In Gravity, outer space is an expansive world of nothingness – there is nothing Dr. Ryan Stone wouldn’t do just to get back home. The movie excels in giving the audience a feel of the loneliness of outer space.
Space debris is the main villain of the movie. It’s certainly unique and ironic to have the enemy be something born out of humans’ own doing. Not only are we destroying Earth, we are also harming outer space as well. Great job, the human race.
Tomatometer Score: 71%
Starring: Matthew McConaughey, Anne Hathaway, Jessica Chastain
Directed by: Christopher Nolan
Set in a dystopic future where humanity has completely wiped out the Earth’s resources, and the only hope for humanity is to find extra-solar habitable planets, Interstellar offers a scientific and philosophical look at exploration beyond the solar system.

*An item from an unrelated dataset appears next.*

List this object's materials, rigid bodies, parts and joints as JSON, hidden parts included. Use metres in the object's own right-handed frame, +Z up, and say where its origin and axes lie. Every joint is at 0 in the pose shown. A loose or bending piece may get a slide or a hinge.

The film stars Matthew McConaughey as Coop, an ex-astronaut who just came out of retirement in order to navigate the cosmos for the Earth’s salvation. Leaving his daughter Murph behind on planet Earth, Coop is joined by Dr. Amelia Brand (Anne Hathaway) in the exploration of the final frontier
The interesting thing about Interstellar is that the movie consulted the renowned theoretical astrophysicist Kip Thorne to make certain that all the scenes in the movie are based on provable physics. Following the release of the movie, Thorne wrote a book, The Science of Interstellar, which explained the physics of the movie.
Interstellar is a beautiful movie which draws influence from its movie grandparents – 2001: A Space Odyssey and Blade Runner. Though the scope of the movie is astronomical, the main focus is on humanity, specifically love and family. It explores how intergalactic travel can take a toll on the ones we love, and, for Coop, the daughter she left behind.
The Martian (2015)
Tomatometer Score: 92%
Starring: Matt Damon, Jessica Chastain
Directed by: Ridley Scott
In The Martian, astronaut Mark Whatney (Matt Damon) gets left behind on Mars, after getting hit by debris and presumed dead by his fellow astronauts. Mark must find a way to survive on Mars, hoping one day that Earth notices that he is still alive and help him get a ride back.

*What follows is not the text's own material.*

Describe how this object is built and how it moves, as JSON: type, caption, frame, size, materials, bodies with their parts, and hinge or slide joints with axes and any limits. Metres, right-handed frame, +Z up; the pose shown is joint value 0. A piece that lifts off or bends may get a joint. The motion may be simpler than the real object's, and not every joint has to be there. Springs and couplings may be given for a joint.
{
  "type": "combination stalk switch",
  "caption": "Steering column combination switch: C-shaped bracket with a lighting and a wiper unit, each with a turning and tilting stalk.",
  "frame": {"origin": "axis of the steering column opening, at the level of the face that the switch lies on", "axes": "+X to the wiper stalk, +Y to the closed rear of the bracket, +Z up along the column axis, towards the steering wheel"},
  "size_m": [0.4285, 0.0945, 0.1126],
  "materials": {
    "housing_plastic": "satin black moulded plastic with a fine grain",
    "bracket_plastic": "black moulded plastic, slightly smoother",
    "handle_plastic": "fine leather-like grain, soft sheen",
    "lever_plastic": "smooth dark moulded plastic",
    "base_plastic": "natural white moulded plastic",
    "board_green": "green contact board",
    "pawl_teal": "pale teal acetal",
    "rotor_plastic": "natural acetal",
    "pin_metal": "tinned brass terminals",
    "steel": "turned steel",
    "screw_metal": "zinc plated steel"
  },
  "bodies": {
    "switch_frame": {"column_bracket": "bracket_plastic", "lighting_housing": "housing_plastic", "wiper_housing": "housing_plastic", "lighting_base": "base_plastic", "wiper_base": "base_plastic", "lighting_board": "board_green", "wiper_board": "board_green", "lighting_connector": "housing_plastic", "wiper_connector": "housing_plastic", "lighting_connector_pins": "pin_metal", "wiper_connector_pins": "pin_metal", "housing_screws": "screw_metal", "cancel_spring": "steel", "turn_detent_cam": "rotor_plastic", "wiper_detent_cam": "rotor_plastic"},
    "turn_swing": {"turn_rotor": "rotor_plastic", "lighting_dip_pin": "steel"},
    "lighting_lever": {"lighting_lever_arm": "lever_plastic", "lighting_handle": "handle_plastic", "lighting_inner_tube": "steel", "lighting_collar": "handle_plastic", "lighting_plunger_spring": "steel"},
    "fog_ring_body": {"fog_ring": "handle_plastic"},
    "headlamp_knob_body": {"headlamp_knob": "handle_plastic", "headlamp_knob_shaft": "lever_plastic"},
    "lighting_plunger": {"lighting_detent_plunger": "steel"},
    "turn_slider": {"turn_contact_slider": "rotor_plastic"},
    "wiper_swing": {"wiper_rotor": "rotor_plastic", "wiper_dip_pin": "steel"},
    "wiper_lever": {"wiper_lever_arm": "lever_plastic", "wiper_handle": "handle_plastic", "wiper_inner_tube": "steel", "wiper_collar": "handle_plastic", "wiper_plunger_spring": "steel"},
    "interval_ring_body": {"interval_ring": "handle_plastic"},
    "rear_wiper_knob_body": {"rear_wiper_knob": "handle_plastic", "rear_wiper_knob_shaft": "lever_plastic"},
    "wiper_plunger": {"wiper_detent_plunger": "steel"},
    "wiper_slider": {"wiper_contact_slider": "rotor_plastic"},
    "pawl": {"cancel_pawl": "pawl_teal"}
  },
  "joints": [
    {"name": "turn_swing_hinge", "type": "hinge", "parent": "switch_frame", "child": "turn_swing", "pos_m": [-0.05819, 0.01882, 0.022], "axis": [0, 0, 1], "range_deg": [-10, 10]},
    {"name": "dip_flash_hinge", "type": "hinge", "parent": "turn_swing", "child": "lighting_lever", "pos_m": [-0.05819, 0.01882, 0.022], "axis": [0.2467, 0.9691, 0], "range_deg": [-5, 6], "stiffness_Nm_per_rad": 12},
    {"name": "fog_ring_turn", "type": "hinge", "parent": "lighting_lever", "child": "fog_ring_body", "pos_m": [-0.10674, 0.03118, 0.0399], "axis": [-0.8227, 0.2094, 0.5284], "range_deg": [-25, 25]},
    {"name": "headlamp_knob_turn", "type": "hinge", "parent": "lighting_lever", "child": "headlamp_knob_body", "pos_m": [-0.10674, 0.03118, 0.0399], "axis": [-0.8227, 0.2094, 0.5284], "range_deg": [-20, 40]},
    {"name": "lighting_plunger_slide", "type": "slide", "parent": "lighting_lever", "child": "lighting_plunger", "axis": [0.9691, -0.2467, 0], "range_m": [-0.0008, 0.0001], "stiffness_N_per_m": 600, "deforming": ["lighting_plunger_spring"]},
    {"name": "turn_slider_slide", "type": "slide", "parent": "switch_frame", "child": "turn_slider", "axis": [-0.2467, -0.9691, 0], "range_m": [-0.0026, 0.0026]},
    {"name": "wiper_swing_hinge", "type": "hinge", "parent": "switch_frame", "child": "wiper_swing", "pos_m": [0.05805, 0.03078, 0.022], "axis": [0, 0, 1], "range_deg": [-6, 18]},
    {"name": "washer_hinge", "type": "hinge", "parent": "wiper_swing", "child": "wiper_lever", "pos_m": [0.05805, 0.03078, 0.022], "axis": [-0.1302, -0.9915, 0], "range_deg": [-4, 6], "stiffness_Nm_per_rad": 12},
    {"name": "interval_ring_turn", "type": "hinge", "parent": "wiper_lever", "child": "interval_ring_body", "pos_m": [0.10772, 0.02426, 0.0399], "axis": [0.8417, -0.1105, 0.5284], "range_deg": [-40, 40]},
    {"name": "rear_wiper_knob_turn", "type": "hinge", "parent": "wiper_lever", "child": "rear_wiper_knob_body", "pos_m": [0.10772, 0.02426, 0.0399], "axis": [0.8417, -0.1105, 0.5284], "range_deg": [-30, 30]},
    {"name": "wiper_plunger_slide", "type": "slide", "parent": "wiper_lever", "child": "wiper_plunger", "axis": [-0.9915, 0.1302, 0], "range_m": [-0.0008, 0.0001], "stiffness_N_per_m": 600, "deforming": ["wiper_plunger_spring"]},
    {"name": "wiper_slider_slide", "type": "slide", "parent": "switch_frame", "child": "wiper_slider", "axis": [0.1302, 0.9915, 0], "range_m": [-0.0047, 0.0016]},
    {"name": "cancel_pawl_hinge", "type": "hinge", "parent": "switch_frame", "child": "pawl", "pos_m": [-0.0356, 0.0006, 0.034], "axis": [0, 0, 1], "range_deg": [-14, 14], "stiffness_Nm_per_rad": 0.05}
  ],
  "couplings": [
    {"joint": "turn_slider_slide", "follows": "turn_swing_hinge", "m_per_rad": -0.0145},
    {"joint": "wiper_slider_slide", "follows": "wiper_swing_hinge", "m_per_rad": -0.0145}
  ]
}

The Martian, unlike many of the movies in this list, does not take itself too seriously. Sprinkled throughout the movie are comedic moments dealing with Mark’s challenges as a literal Martian. Unlike the other movies, the focus of the movie is not space exploration, but day-to-day survival on an extraterrestrial planet. The Martian is a fascinating movie in a lot of aspects.
I just noticed that Jessica Chastain stars in the movie as well. Note that she is Murph in Interstellar. Why does Jessica Chastain keep on starring in space movies?
Tomatometer Score: 31%
Starring: Jennifer Lawrence, Chris Pratt
Directed by: Marten Tyldum
In a space journey to a habitable planet which would take 120 years to complete, onboard human colonists are contained in hibernation pods programmed to open at the end of the journey. After a collision with an asteroid, the ship gets damaged heavily and two passengers, Jim Preston and Aurora Lane, wake up 90 years early.

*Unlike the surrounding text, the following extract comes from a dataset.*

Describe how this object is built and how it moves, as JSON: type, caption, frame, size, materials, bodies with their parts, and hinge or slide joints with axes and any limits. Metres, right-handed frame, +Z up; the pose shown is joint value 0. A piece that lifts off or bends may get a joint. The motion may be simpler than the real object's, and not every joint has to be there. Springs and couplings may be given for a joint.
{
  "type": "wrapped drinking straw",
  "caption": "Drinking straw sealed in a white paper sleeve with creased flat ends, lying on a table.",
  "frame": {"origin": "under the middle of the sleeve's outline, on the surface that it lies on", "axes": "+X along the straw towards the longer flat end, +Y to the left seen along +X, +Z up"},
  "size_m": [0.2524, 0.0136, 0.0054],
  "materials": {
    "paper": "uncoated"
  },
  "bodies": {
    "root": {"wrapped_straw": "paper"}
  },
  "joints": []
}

Passengers is part-action, part-rom-com. There’s a twist near the beginning of the movie that some people may find upsetting which sets the stage for the entire movie. I won’t reveal the twist. I’ll just leave it here that I don’t blame the person for doing what he did.
Passengers suffered bad reviews when it came out. To be honest, I think the critics overreacted a bit. It’s not a bad movie – it’s not amazing, either. The scale of the movie is not as grand as the other movies on this list. It puts Jim and Aurora’s relationship in the spotlight and keeps the space theme as the backdrop.
Tomatometer Score: 67%
Starring: Jake Gylenhaal, Rebecca Ferguson, Ryan Reynolds
Directed by: Daniel Espinosa
A team of scientists and astronauts in the International Space Station obtains a probe from Mars containing the first sign of extraterrestrial life, which they affectionately call Calvin. After doing some tests, it becomes apparent that Calvin isn’t as gentle as it first seems.
The only horror movie in this list, Life succeeds by giving some genuinely terrifying moments. However, a major gripe that I have with the movie is the decisions of the characters. It seems that the misfortune that they experience is something that they bring upon themselves. And since we’re following the characters along as they try to hide and outsmart Calvin, it doesn’t take too long for the movie to be irritating.
Negativity aside, the movie shines with its ending, which sets the stage for potential sequels in the future.